Obi has much the same attributes as Obama and could have readily reprised the political magic. To begin with, they are both the same age, 57, though Obama was just 47, when he won the US presidency in 2008. They are both intelligent and articulate. And despite their social status, they retain the common touch.
They are also comparable in political experience, both having limited or no experience in federal government. Before seeking the presidency, Obama served as an Illinois state senator for about seven years and then as a federal senator for just two. Obi served eight years as the governor of Anambra State and briefly as an informal adviser to President Goodluck Jonathan.
Obama garnered national attention in 2004, when he gave a riveting keynote address at the Democratic National Convention. It was the resulting exposure that gave him the audacity — if you will — to venture into the presidential race after a mere two years as aU.S. senator.
Even on all this, there is also an Obi parallel. His political stock rose in no little measure by a widely distributed speech at The Platform in Lagos in 2016. It was a seriously bemusing primer on frugal governance and self-reliance. Drawing from his experience as Anambra’s governor, he gave a point-by-point illustration of how to cut government waste and invest the money in human and infrastructural development. He led by example by denying himself the superfluous perks that bloat state government budgets and turning to local supplies rather than foreign products.
Were Obi running as the PDP’s flagbearer, he would have readily made believers of a large portion of Nigerians—regardless of region—by simply recounting this experience and how it would transfer from Awka to Abuja.
An Obi/Atiku ticket would probably lose some votes in the North among hardcore political traditionalists. But the loss should be more than made-up for by the votes of northern youth and educated women, who would recognize the possibilities of an Obi presidency.
An Obi/Atiku ticket would galvanize interest even more so in the South. The South-West might be the most lukewarm here, given that its son is on the APC ticket. The South-South, where some militants have expressed solidarity with IPOB, will probably be more excited about an Obi/Atiku ticket than an Atiku/Obi ticket.
As for the South-East, what needs to be said? An Obi/Atiku ticket would deal a decided blow to the Igbo perception that they are marginalized in Nigeria. It would be an antidote to President Muhammadu Buhari’s incredibly insensitive treatment of that geopolitical zone. And it would most likely suck out the air from what is left of IPOB and its secessionist activism.
But why dwell on what could have been? The reality is actually not too bad at all. Obi will still take his leadership credentials and values to the presidency. That is provided that a President Atiku finds substantive responsibilities for his vice president and not feel threatened by his verve. In fact, Atiku would be better off not choosing Obi than to choose and then marginalize him. It would subvert the very strengths that Obi brings to the pairing.

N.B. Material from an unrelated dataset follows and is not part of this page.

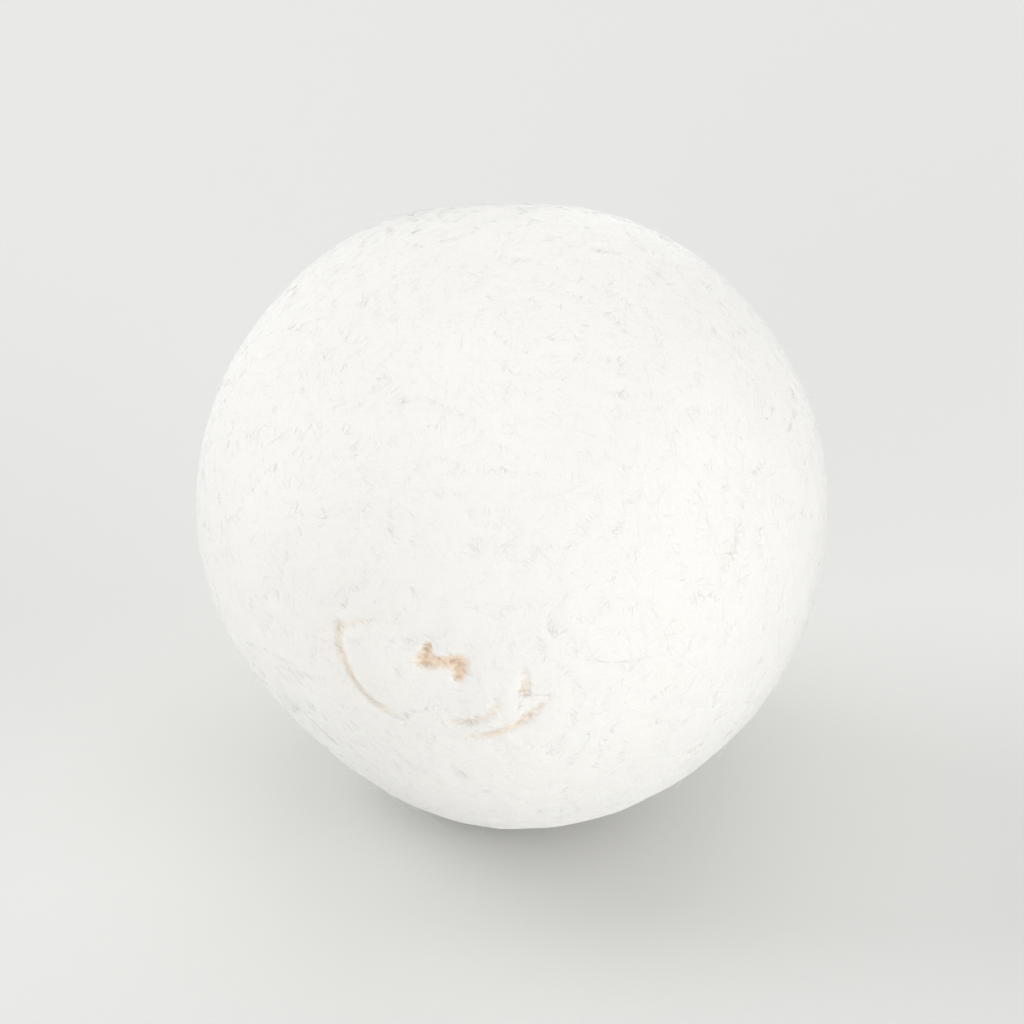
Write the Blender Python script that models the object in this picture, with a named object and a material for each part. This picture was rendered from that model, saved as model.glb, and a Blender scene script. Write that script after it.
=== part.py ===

Those strengths are well summed up by Victor Ogene, a former member of the National Assembly from Anambra State.“The name, Peter Obi, has over the last decade come to represent frugality in public finance, sobriety, and probity in spending, and excellence in public office,” Ogene told the Vanguard in an interview. “His choice, therefore, as vice presidential candidate of the PDP, beyond representing a positive move towards integrating the Igbo into the top leadership strata of the nation, is apt.”
Moreover, Ogene added, “As a successful two-time governor of Anambra State, Peter Obi comes fully ready for the top position he has been chosen for.”
The Atiku Presidential Campaign Organisation has, of course, been effusive about the choice as well. As paraphrased by The Punch, “Obi’s choice was largely influenced by his youthfulness, vast knowledge of global and local economics as well as being a financial expert … experiences Nigeria (is) in great need of.”
Chief Gbenga Daniel, the director-general of the Atiku campaign, is quoted by The Punch as saying: “Peter Obi is an astute professional who has laid his footprints across the corporate world…. This ticket will be able to steer our nation back on the path of progress, economic prosperity and unity.”
All campaigns are effusive about their choices. The claim here just happens to have what social scientists call face validity. And that’s why I just can’t stop thinking of the potential of a flipped ticket.